The most valued middle managers will be the ones that are only too happy to let go of tasks so they can develop their employer’s greatest asset, its people. They will be responsible for helping others to embrace active learning, develop new life skills, and to use new forms of technology that exponentially grow personal productivity.
Don’t trust the senior executives, the academics, and the authors of self-help books to propose a solution. Even the Harvard Business Review, characterizes mid-managers as the most disengaged of all workers. They are overworked, undervalued, and the most at-risk during layoffs.
The rock stars are quite different. We recently finished an executive development project with one of the most brilliant scientists in the world. Until we met, his value as an individual contributor had received global recognition. But, in one promotion, he was responsible for hundreds of his company’s best and brightest scientists.
During our first meeting, I said,
Up until today, you have been judged and promoted because you are a brilliant scientist. But, from this moment forward, your value will be measured in how you inspire hundreds of brilliant scientists to change the world.
His eyes lit up. The new mission became the centerpiece in how he wanted to grow. Now, he engages with his direct reports with the central mission of rewarding high personal performance with breakthroughs in their careers. He is teaching his direct reports to harness the needs and expectations of their workers with growth, progress and other forms of success.
The greatest managers know the needs and expectations of every person that reports to them. They take the time to harness those needs into energy and action. A great manager will conspire to create a culture that people love because love pushes us to perform way outside of our comfort zones. Great managers teach active learning, influence, and help their highest performers connect with game-changing mentors. They not only make it safe to ask for help, they often reward employees who do.
Unfortunately, frenzy breeds thoughtlessness. In so many organizations, the CEO doesn’t think of the impact that disengaged managers have on their profits and customers. Many don’t realize that disengaged managers are actually dooming the CEOs future.
How do we get started? We begin by elevating the value of our time. After we deliver an engagement program to an intact team, most everyone wants to sustain the transformation. That happens when they use small rituals that produce mindfulness.

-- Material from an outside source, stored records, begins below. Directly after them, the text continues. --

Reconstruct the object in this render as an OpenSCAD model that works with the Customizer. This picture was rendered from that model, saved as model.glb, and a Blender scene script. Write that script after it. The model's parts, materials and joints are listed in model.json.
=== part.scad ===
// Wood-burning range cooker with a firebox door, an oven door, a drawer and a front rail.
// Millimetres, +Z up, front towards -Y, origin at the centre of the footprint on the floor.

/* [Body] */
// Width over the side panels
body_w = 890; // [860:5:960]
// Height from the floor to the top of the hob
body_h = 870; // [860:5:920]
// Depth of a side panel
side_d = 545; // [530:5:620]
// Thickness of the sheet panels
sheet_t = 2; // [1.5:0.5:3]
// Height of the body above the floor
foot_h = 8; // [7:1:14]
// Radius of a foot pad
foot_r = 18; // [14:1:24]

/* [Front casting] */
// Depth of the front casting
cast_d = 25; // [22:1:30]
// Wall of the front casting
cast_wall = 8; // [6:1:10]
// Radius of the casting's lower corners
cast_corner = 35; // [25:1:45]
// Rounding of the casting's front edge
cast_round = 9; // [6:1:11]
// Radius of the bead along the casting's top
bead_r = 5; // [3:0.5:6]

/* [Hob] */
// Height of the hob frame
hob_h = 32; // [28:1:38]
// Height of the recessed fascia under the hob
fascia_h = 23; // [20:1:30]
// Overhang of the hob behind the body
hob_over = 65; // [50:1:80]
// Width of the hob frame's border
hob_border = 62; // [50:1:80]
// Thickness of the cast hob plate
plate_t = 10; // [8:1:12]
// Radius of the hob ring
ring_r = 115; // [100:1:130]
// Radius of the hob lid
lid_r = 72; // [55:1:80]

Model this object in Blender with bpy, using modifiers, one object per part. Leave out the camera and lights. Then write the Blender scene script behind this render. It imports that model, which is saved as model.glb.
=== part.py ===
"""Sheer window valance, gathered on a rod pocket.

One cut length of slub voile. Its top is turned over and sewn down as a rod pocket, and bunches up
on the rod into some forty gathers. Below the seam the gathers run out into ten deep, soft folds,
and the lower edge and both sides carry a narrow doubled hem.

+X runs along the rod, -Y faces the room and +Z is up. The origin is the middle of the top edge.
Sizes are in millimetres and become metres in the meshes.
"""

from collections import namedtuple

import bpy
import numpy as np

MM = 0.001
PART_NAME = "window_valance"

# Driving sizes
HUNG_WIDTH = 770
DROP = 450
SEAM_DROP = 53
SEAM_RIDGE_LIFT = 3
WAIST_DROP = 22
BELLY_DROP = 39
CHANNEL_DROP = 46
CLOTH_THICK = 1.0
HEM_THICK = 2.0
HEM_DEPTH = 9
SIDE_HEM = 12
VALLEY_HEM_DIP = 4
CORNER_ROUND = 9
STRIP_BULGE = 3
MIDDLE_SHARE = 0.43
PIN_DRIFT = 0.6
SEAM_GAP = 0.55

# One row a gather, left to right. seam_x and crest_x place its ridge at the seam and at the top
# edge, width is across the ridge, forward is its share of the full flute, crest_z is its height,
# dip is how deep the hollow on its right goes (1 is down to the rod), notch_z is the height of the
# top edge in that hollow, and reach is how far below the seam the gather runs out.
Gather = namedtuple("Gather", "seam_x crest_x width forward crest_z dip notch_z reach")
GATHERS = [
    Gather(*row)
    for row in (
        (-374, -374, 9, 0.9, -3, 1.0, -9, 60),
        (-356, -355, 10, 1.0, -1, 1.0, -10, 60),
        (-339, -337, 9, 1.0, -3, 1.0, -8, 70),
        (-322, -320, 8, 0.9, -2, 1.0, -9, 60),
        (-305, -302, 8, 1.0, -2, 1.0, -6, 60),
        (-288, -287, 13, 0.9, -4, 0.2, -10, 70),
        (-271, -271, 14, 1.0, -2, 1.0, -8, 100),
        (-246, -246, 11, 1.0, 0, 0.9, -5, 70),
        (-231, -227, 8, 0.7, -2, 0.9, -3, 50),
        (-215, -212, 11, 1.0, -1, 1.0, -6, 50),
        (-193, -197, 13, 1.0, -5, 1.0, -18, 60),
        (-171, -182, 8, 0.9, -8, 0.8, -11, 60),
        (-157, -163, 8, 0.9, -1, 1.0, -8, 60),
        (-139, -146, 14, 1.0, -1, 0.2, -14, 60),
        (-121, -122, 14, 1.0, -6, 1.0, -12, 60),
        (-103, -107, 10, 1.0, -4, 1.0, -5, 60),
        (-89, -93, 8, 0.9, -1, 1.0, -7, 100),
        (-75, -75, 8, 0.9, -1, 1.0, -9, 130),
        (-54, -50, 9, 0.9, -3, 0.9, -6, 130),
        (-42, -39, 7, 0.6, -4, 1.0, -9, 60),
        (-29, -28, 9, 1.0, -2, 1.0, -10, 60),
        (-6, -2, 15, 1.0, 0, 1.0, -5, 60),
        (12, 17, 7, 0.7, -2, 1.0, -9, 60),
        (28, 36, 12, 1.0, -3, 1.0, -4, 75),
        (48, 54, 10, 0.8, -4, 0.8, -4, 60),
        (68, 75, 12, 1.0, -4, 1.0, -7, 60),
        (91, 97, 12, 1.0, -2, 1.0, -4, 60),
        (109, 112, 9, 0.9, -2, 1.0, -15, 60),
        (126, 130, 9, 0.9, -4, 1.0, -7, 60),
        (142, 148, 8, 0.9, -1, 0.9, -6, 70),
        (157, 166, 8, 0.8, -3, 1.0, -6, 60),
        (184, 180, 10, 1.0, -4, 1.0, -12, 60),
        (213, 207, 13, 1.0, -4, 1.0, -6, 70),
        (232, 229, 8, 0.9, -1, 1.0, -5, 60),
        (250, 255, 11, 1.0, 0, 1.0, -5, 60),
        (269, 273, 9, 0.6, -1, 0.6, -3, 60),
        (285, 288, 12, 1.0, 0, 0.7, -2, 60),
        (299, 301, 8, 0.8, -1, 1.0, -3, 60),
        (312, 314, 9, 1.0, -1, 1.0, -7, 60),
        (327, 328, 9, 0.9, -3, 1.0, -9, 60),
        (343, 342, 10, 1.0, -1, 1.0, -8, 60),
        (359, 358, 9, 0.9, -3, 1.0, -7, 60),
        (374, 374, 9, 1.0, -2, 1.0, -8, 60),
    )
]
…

One of them is to answer a few questions at the beginning of each morning. Instead of reading e-mails and listening to voicemails, they take 5-minutes to answer a few questions that organize their priorities.
Here is an example:
- Who most needs my attention and inspiration?
- What is the most valuable problem to solve today?
- Describe today’s ideal blend of tactical and strategic work.
- How can I best sell our ideas and solutions?
- How can I best take care of myself?
- What can I do to create greater engagement and effectiveness with our team?
- Describe one really valuable action that might require your courage.
It takes five minutes.
What is the point? In the years ahead, technology isn’t taking away our value. It is up to us to make the kind of practical and visionary changes that elevate our value, they allow us to change the world, and to help the people around us.